For this question, we will use the randomForest package. This package is quite slow, so you may want to try smaller amount of simulations first to make sure your code is correct.

  1. [5 pts] Generate the data using the following model:

\[ Y = X_1 + X_2 + \epsilon, \]

where the two covariates \(X_1\) and \(X_2\) are independently from standard normal distribution and \(\epsilon \sim N(0, 1)\). Generate a training set of size 200 and a test set of size 300 using this model. Fit a random forest model to the training set with the default parameters. Report the MSE on the test set.

  1. [15 pts] Let’s analyze the effect of the terminal node size nodesize. We will consider the following values for nodesize: 2, 5, 10, 15, 20 and 30. Set mtry as 1 and the bootstrap sample size as 150. For each value of nodesize, fit a random forest model to the training set and record the MSE on the test set. Then repeat this process 100 times and report (plot) the average MSE against the nodesize. Same idea of the simulation has been considered before when we worked on the KNN model. After getting the results, answer the following questions:

    • Do you think our choice of the nodesize parameter is reasonable? What is the optimal node size you obtained? If you don’t think the choice is reasonable, re-define your range of tuning and report your results and the optimal node size.
    • What is the effect of nodesize on the bias-variance trade-off?
  2. [15 pts] In this question, let’s analyze the effect of mtry. We will consider a new data generator:

\[ Y = 0.2 \times \sum_{j = 1}^5 X_j + \epsilon, \]

where we generate a total of 10 covariates independently from standard normal distribution and \(\epsilon \sim N(0, 1)\). Generate a training set of size 200 and a test set of size 300 using the model above. Fix the node size as 3, the bootstrap sample size as 150, and consider mtry to be all integers from 1 to 10. Perform the simulation study with 100 runs, report your results using a plot, and answer the following questions:

    * What is the optimal value of `mtry` you obtained?
    * What is the effect of `mtry` on the bias-variance trade-off? 
  1. [15 pts] In this question, let’s analyze the effect of ntree. We will consider the same data generator as in part (c). Fix the node size as 10, the bootstrap sample size as 150, and mtry as 3. Consider the following values for ntree: 1, 2, 3, 5, 10, 50. Perform the simulation study with 100 runs. For this question, we do not need to calculate the prediction of all subjects. Instead, calculate just the prediction on a target point that all the covariate values are 0. After obtaining the simulation results, calculate the variance of the random forest estimator under different ntree values (for the definition of variance of an estimator, see our previous homework on the bias-variance simulation). Comment on your findings.

Question 2: Parameter Tuning with OOB Prediction [20 pts]

We will again use the MNIST dataset.
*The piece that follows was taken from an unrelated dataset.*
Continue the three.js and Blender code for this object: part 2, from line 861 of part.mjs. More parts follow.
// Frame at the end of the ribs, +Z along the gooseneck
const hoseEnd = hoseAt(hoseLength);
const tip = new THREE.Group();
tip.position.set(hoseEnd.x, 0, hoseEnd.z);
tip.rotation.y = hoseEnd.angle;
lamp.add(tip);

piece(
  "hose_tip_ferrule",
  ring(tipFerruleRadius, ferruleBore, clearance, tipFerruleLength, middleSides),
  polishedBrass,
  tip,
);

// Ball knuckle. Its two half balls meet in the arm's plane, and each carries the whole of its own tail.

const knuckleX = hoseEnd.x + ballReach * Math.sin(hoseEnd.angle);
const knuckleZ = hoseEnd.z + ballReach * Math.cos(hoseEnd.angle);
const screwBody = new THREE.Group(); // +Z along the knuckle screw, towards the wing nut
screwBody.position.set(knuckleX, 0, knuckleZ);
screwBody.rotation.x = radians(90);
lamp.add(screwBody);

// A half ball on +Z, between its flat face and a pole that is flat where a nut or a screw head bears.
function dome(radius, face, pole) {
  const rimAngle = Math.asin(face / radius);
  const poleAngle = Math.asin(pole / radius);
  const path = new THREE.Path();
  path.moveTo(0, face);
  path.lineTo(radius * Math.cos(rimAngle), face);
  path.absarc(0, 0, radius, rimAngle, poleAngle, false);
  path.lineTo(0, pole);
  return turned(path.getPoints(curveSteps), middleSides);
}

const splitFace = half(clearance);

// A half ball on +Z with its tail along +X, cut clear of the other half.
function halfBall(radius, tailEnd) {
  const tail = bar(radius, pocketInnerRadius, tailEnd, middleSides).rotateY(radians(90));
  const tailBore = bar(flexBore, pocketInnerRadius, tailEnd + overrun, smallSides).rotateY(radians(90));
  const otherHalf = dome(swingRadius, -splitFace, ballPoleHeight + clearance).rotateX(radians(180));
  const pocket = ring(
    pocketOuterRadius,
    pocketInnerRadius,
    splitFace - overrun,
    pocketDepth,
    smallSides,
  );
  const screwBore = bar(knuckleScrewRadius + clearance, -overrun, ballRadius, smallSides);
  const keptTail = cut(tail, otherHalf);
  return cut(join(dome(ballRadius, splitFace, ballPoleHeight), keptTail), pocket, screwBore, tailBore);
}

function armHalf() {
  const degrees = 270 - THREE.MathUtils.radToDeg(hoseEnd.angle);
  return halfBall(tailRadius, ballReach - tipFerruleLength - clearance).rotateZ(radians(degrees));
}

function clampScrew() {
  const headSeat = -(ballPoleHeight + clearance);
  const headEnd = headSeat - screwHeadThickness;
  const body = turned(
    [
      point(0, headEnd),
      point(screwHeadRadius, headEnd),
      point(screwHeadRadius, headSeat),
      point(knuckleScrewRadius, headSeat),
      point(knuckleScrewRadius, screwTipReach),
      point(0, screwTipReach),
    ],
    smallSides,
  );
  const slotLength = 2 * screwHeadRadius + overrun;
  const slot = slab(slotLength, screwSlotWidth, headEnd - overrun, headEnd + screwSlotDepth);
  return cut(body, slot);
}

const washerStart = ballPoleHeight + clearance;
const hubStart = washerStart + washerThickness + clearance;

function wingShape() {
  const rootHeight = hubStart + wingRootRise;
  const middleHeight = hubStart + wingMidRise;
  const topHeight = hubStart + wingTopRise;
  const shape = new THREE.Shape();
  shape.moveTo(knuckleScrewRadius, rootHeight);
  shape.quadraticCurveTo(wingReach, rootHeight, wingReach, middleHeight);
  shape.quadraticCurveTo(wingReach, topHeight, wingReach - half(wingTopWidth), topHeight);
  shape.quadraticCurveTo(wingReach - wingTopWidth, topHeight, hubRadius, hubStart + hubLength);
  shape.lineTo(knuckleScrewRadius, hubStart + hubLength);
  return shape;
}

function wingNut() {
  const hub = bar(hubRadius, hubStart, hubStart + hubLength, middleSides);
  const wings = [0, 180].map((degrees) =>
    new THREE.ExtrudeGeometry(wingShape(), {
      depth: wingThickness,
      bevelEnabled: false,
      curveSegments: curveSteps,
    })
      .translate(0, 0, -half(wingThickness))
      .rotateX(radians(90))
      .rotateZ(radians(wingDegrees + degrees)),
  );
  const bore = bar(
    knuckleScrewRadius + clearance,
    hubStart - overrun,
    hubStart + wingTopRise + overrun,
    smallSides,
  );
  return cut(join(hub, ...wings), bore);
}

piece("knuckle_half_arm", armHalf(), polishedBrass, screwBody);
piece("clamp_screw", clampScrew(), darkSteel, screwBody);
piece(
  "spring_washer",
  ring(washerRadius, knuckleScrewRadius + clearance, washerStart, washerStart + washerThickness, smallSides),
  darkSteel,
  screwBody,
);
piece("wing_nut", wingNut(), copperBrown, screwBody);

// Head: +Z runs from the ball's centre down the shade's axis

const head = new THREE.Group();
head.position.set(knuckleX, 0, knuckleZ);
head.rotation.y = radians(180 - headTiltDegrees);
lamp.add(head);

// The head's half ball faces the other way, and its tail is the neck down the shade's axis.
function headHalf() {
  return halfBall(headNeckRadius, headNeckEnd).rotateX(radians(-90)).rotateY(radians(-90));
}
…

We will use the first 2600 observations of it:

  # inputs to download file
  fileLocation <- "https://pjreddie.com/media/files/mnist_train.csv"
  numRowsToDownload <- 2600
  localFileName <- paste0("mnist_first", numRowsToDownload, ".RData")
  
  # download the data and add column names
  mnist2600 <- read.csv(fileLocation, nrows = numRowsToDownload)
  numColsMnist <- dim(mnist2600)[2]
  colnames(mnist2600) <- c("Digit", paste("Pixel", seq(1:(numColsMnist - 1)), sep = ""))
  
  # save file
  # in the future we can read in from the local copy instead of having to redownload
  save(mnist2600, file = localFileName)

  # you can load the data with the following code
  #load(file = localFileName)
  dim(mnist2600)
## [1] 2600  785
  1. [5 pts] Similar to what we have done before, split the data into a training set of size 1300 and a test set of the remaining data. Then keep only the digits 2, 4 and 8. After this screen the data and only keep the top 250 variables with the highest variance.

  2. [15 pts] Fit classification random forests to the training set and tune parameters mtry and nodesize. Choose 4 values for each of the parameters. Use ntree = 1000 and keep all other parameters as default. To perform the tuning, you must use the OOB prediction. Report your results for each tuning and the optimal choice. After this, use the random forest corresponds to the optimal tuning to predict the testing data, and report the confusion matrix and the accuracy.

Question 3: Using xgboost [30 pts]

  1. [20 pts] We will use the same data as in Question 2. Use the xgboost package to fit the MNIST data multi-class classification problem. You should specify the following:

    • Use multi:softmax as the objective function so that it can handle multi-class classification
    • Use num_class = 3 to specify the number of classes
    • Use gbtree as the base learner
    • Tune these parameters:
      • The learning rate eta = 0.5
      • The maximum depth of trees max_depth = 2
      • The number of trees nrounds = 100

Report the testing error rate and the confusion matrix.

  1. [10 pts] The model fits with 100 rounds (trees) sequentially. However, you can produce your prediction using just a limited number of trees. This can be controlled using the iterationrange argument in the predict() function. Plot your prediction error vs. number of trees. Comment on your results.